Well, in the dark under the stars, bundled up against the cold and sharing in the wonders of the night sky and the challenges of seeing them or capturing their images, what comes through is our similarities more than our differences. Interest in astronomy crosses all boundaries – we all share the same sky – and our membership includes people from all religious and cultural backgrounds. Those differences are irrelevant to what brings us together in our club, and this is one of the unexpected benefits of membership – the chance to know people of other backgrounds as people without religion, culture or politics acting as social barriers. Among our members are a number of interesting and wonderful people who happen to be followers of Islam, and they provide living proof that the extremists in the news don’t speak for all Muslims any more than, to pick but one example, Neo-Nazis speak for all Caucasians.

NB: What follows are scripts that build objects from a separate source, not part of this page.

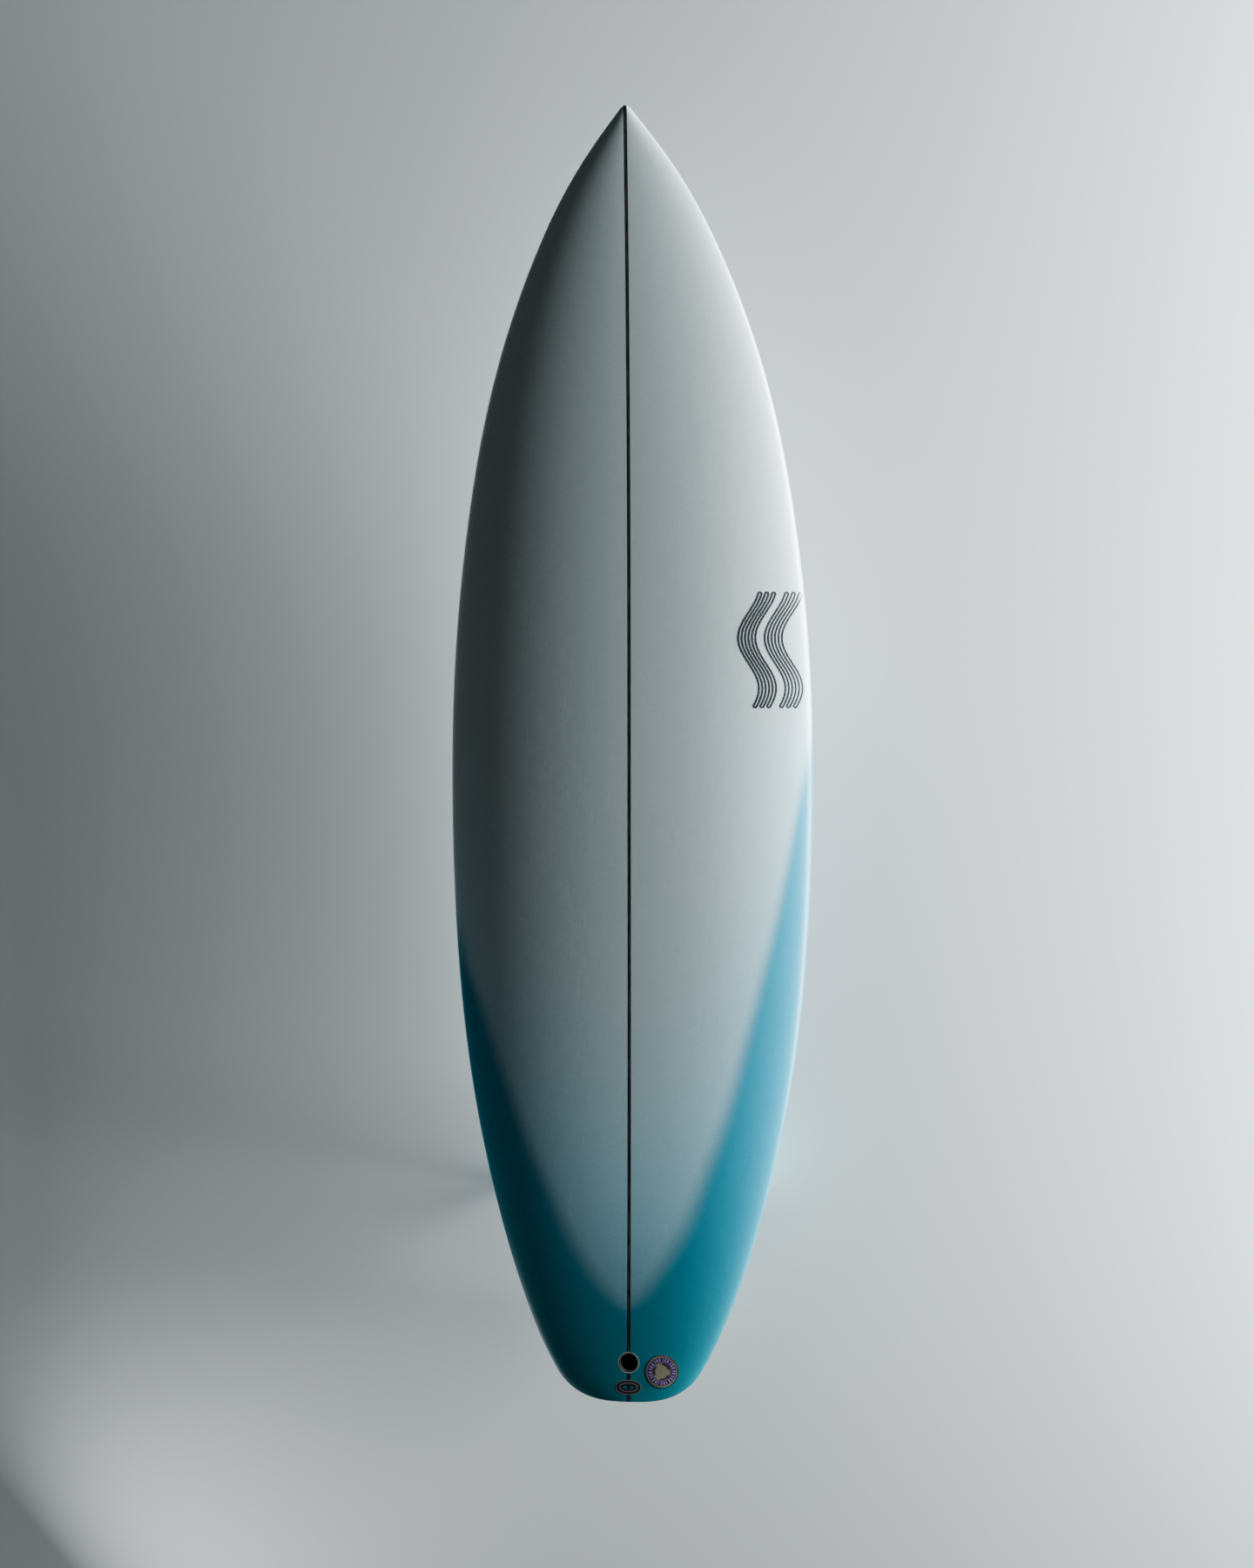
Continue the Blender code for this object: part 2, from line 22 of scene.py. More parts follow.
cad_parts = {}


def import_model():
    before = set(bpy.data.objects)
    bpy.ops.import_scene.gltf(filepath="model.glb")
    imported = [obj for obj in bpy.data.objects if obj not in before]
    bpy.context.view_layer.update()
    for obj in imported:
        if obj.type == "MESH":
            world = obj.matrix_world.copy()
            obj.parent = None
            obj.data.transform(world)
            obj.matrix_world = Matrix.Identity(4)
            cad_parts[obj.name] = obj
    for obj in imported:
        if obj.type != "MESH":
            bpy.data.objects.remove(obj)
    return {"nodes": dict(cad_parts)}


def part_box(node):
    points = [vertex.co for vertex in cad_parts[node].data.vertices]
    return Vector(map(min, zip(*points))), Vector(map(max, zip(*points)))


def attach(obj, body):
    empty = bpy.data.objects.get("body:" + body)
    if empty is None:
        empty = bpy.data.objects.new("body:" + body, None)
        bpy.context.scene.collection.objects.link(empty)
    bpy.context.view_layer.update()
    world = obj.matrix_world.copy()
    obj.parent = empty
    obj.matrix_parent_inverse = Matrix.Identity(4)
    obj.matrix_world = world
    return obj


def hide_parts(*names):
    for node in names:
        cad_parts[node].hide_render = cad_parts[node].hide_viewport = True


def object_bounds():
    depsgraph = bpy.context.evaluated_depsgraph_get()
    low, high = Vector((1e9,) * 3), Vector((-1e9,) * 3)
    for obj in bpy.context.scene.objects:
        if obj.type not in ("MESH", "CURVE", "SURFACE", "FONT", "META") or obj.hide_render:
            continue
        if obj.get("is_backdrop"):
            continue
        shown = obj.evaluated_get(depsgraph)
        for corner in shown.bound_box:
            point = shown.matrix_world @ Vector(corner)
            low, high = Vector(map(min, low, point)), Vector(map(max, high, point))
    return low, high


LOG = logging.getLogger("surfboard")
BOARD_BODY = "board"
MILLIMETRE = 0.001

Color = tuple[float, float, float]
Point = tuple[float, float, float]
Ring = Sequence[Point]
Path = list[tuple[float, float]]


class Side(Enum):
    """Where a fin stands: its name's ending and its side of the centre line."""

    LEFT = ("left", -1)
    RIGHT = ("right", 1)
    CENTER = ("center", 0)

    @property
    def label(self) -> str:
        """The ending of the names of its pieces."""
        return self.value[0]

    @property
    def sign(self) -> int:
        """The sign of X on its side, or 0 on the centre line."""
        return self.value[1]


class Slot(Enum):
    """The record's finishes."""

    DECK = "deck_skin"
    BOTTOM = "bottom_skin"
    FOAM = "foam"
    WOOD = "stringer_wood"
    PLUG = "plug_black"
    PIN = "plug_pin"
    RESIN = "clear_resin"
    BOX = "fin_box_plastic"
    FIN = "fin_composite"
    SCREW = "screw_steel"
    INK = "mark_ink"
    STICKER = "sticker"


# ---------------------------------------------------------------- shader nodes


class Signal:
    """One output of a shader node, on which Python's operators add Math nodes."""

    def __init__(self, tree: ShaderTree, socket: bpy.types.NodeSocket) -> None:
        """Wraps a socket of a tree."""
        self.tree = tree
        self.socket = socket

    def __add__(self, other: Signal | float) -> Signal:
        """Adds."""
        return self.tree.math("ADD", self, other)

    def __sub__(self, other: Signal | float) -> Signal:
        """Takes away."""
        return self.tree.math("SUBTRACT", self, other)

    def __rsub__(self, other: float) -> Signal:
        """Takes this away from a number."""
        return self.tree.math("SUBTRACT", other, self)

    def __mul__(self, other: Signal | float) -> Signal:
        """Multiplies."""
        return self.tree.math("MULTIPLY", self, other)

    def __truediv__(self, other: Signal | float) -> Signal:
        """Divides."""
        return self.tree.math("DIVIDE", self, other)

    def __pow__(self, other: float) -> Signal:
        """Raises to a power."""
        return self.tree.math("POWER", self, other)

    def __abs__(self) -> Signal:
        """Drops the sign."""
        return self.tree.math("ABSOLUTE", self)

    __radd__ = __add__
    __rmul__ = __mul__


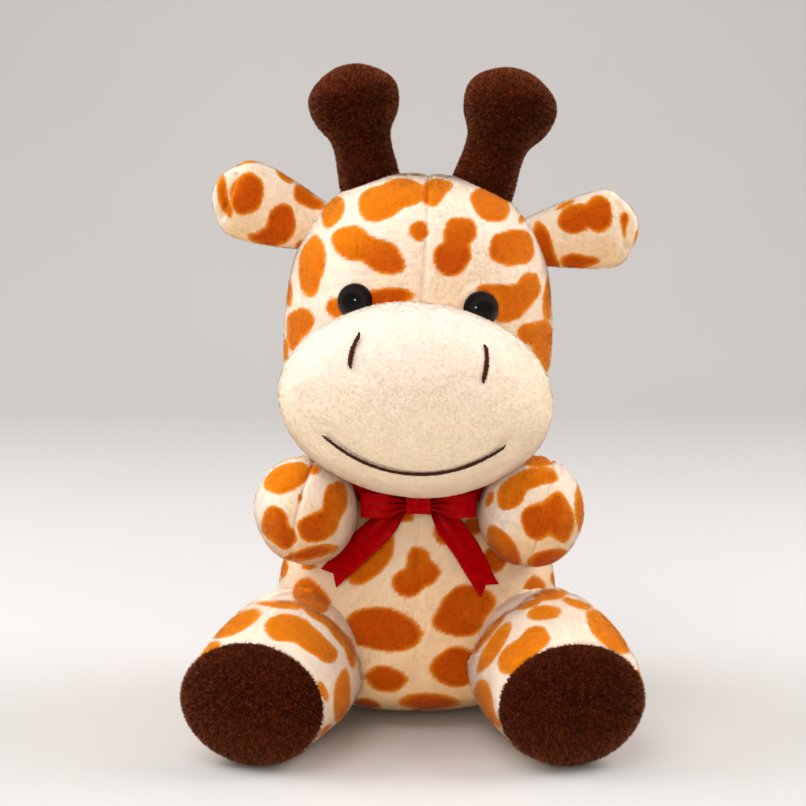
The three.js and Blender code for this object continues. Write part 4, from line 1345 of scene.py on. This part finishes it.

In the broader context, you may recall Mike Simmons telling us about his experiences visiting the amateur astronomy communities in Iran and neighboring countries – another demonstration that interest in the night sky transcends religious, cultural and political boundaries. The organization he started to increase ties between astronomers around the world, Astronomers Without Borders, is going strong, and one of its goals is to channel donated astronomical equipment from wealthier countries to parts of the world where it’s almost impossible to get equipment and where it can and will be put to good use. This lets less fortunate astronomers pursue interests we have in common, and also shows the best side of our country in areas where local events and propaganda make it hard for people to see us in a positive light. If you are interested in Mike's program, please check his website at http://www.astronomerswithoutborders.org/, and also get on the mailing list for his newsletter.
May June Gloom be slow to arrive and quick to leave this year, and may the bridges you build through astronomy be strong ones!